They tell you how to train.  What to eat – how much food, the kinds of foods and so on…  What exercises to use and NOT to use.  The use of carefully selected evidence to support their claims – strongly rejecting any contradictions and challengers of their beliefs and teachings.

They have their leader.  They have their teachers.  They have their scriptures.  They own their beliefs and they have a mass of devote followers.  They are a cult.

There are enough blind followers out there who’ll always hold them to their thrown and support anything they say – without question.

And when you throw those Google® certified PT’s into the mix… “functional exercises is the ONLY way to train and everything else is a waste of time” mentality is created… and the illusion becomes a solid reality.

And there’s so much pseudo logic out there that trainers and clients are afraid to or don’t have the right philosophical knowledge to question.

And when clients soon realise their trainer is not listening to them, ignoring their well-being, recycling the same old workouts but in different order, showing them new exercises because they’re cool, showing them advanced exercises the trainers can’t even do and sense their trainer is just copying and pasting workouts from Google (you’d be surprised how many members of the public are aware of this now)… they just leave.

So, why do so many ignorant trainers still buy into this crap…?

Here’s your answer…

First, at the early stages – your clients don’t know any better.  And it’s easy to shove a heap of multi-joint exercises in their face, make up a story about their ‘effectiveness,’ force them to complete them with no rest time and pray they get a ‘good sweat’ so they go home feeling “WOW, what a hard workout” happy.

And there’s so much ‘research’ out there so if clients ever question their trainer, there’s a million (logical) answers you can make up on the spot so clients don’t feel they’re wasting time with you. (this strategy only works short-term until clients soon catch on)

Most amateur trainers think like this:  if clients huff, puff and sweat… they made their clients happy… and live another day.

Because it’s bloody hard work studying your clients condition and applying the right exercises for them.  I mean, that’s what a full time Personal Trainer does.  They analyse and study their client’s condition, set out a weekly plan, prescribe the right exercises – measuring ideal intensity, repetitions, sets, time, progressions and so on…

But, it’s easier thinking of 3 or 4 multi-joint exercises on the spot and slapping them into a circuit and ‘pretending’ to teach a bunch of ‘functional’ moves they got from youtube that has nothing to do with their clients goals – but looks cool anyway.

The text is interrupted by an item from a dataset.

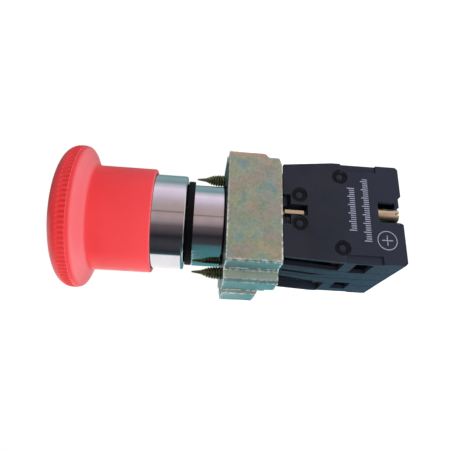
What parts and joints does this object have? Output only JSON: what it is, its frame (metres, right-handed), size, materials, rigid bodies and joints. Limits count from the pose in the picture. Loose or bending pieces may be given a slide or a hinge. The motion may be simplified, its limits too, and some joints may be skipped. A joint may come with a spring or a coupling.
{
  "type": "emergency stop push button",
  "caption": "Red mushroom-head emergency stop button with chrome body, panel gasket, zinc mounting collar, pointed clamp screws and two contact blocks.",
  "frame": {"origin": "on the button's axis, in the plane where the gasket meets the panel's front face", "axes": "+Z out of the panel towards the operator, +X and -X towards the wire terminals, +Y across the two contact blocks"},
  "size_m": [0.0412, 0.04, 0.093],
  "materials": {
    "head_plastic": "smooth moulded, satin",
    "hub_brass": "turned",
    "brass": "pale, bright",
    "steel": "turned",
    "spring_wire": "drawn wire",
    "chrome": "polished",
    "rubber": "matte",
    "liner": "moulded",
    "zinc": "die-cast, yellow passivated",
    "screw_steel": "yellow passivated",
    "block_plastic": "fine moulded grain",
    "plunger_plastic": "moulded",
    "copper": "stamped"
  },
  "bodies": {
    "root": {"barrel_ring": "rubber", "bezel_o_ring": "rubber", "block_1_base": "block_plastic", "block_1_clamp_hook": "brass", "block_1_clamp_washer_lower": "screw_steel", "block_1_clamp_washer_upper": "screw_steel", "block_1_cover": "block_plastic", "block_1_fixing_screw": "brass", "block_1_plunger_spring": "spring_wire", "block_1_rivet_1": "block_plastic", "block_1_rivet_2": "block_plastic", "block_1_rivet_3": "block_plastic", "block_1_rivet_4": "block_plastic", "block_1_terminal_lower": "copper", "block_1_terminal_screw_lower": "screw_steel", "block_1_terminal_screw_upper": "screw_steel", "block_1_terminal_upper": "copper", "block_2_base": "block_plastic", "block_2_clamp_hook": "brass", "block_2_clamp_washer_lower": "screw_steel", "block_2_clamp_washer_upper": "screw_steel", "block_2_cover": "block_plastic", "block_2_fixing_screw": "brass", "block_2_plunger_spring": "spring_wire", "block_2_rivet_1": "block_plastic", "block_2_rivet_2": "block_plastic", "block_2_rivet_3": "block_plastic", "block_2_rivet_4": "block_plastic", "block_2_terminal_lower": "copper", "block_2_terminal_screw_lower": "screw_steel", "block_2_terminal_screw_upper": "screw_steel", "block_2_terminal_upper": "copper", "guide_sleeve": "liner", "mounting_collar": "zinc", "operator_body": "chrome", "panel_gasket": "rubber", "return_spring": "spring_wire"},
    "push_rod": {"spindle": "steel", "spindle_clip": "spring_wire", "hub_clip": "spring_wire", "pusher_plate": "steel", "twist_spring": "spring_wire", "latch_spring": "spring_wire"},
    "mushroom_head": {"mushroom_cap": "head_plastic", "cap_hub": "hub_brass"},
    "latch_pin_right": {"latch_pin_right": "steel"},
    "latch_pin_left": {"latch_pin_left": "steel"},
    "block_1_plunger": {"block_1_plunger": "plunger_plastic", "block_1_contact_bridge": "copper"},
    "block_2_plunger": {"block_2_plunger": "plunger_plastic", "block_2_contact_bridge": "copper"},
    "clamp_screw_upper": {"clamp_screw_upper": "screw_steel"},
    "clamp_screw_lower": {"clamp_screw_lower": "screw_steel"}
  },
  "joints": [
    {"name": "head_press", "type": "slide", "parent": "root", "child": "push_rod", "axis": [0, 0, 1], "range_m": [-0.0045, 0], "stiffness_N_per_m": 900, "springref_m": 0.004, "deforming": ["return_spring"]},
    {"name": "head_twist", "type": "hinge", "parent": "push_rod", "child": "mushroom_head", "pos_m": [0, 0, 0.025], "axis": [0, 0, 1], "range_deg": [-40, 0], "stiffness_Nm_per_rad": 0.03, "springref_deg": 171.89},
    {"name": "latch_pin_right_slide", "type": "slide", "parent": "push_rod", "child": "latch_pin_right", "axis": [1, 0, 0], "range_m": [0, 0.0009]},
    {"name": "latch_pin_left_slide", "type": "slide", "parent": "push_rod", "child": "latch_pin_left", "axis": [-1, 0, 0], "range_m": [0, 0.0009]},
    {"name": "block_1_plunger_slide", "type": "slide", "parent": "root", "child": "block_1_plunger", "axis": [0, 0, 1], "range_m": [-0.0045, 0], "stiffness_N_per_m": 250, "springref_m": 0.002, "deforming": ["block_1_plunger_spring"]},
    {"name": "block_2_plunger_slide", "type": "slide", "parent": "root", "child": "block_2_plunger", "axis": [0, 0, 1], "range_m": [-0.0045, 0], "stiffness_N_per_m": 250, "springref_m": 0.002, "deforming": ["block_2_plunger_spring"]},
    {"name": "clamp_screw_upper_feed", "type": "slide", "parent": "root", "child": "clamp_screw_upper", "axis": [0, 0, 1], "range_m": [-0.003, 0]},
    {"name": "clamp_screw_lower_feed", "type": "slide", "parent": "root", "child": "clamp_screw_lower", "axis": [0, 0, 1], "range_m": [-0.003, 0]}
  ],
  "couplings": [
    {"joint": "latch_pin_right_slide", "follows": "head_press", "ratio": -0.2},
    {"joint": "latch_pin_left_slide", "follows": "head_press", "ratio": -0.2},
    {"joint": "block_1_plunger_slide", "follows": "head_press", "ratio": 1},
    {"joint": "block_2_plunger_slide", "follows": "head_press", "ratio": 1}
  ]
}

So, is there still hope in being the ‘functional’ Personal Trainer…?

Of course there is.  It’s great for core conditioning and overall strength.  It adds variety – which clients love.  More calories are burned.  Workouts are more demanding on clients metabolism – equalling a greater training effect and more calories continue to burn during rest.

Lactic acid threshold levels rise.  It’s great for speedy increases in overall fitness and so on…

It’s great for breaking up the ‘routine’ and giving your clients variety – keeping the excitement up.  (giving your clients cool exercises like ropes, kettlebells, heavy bags and so on always puts a smile on their face 🙂 )

So for clients who just want a general training effect, love working out with different gizmos and who love variety, then ‘functionality’ is for them.

In other words… IT HAS ITS PURPOSE.  But should not be used for all purposes.

Some exercises are better than others for shaping.  Others are more useful for rehabbing.  Make your choice.  There are many out there.  Be wise.  Refuse to follow the herd.  Dare to be different.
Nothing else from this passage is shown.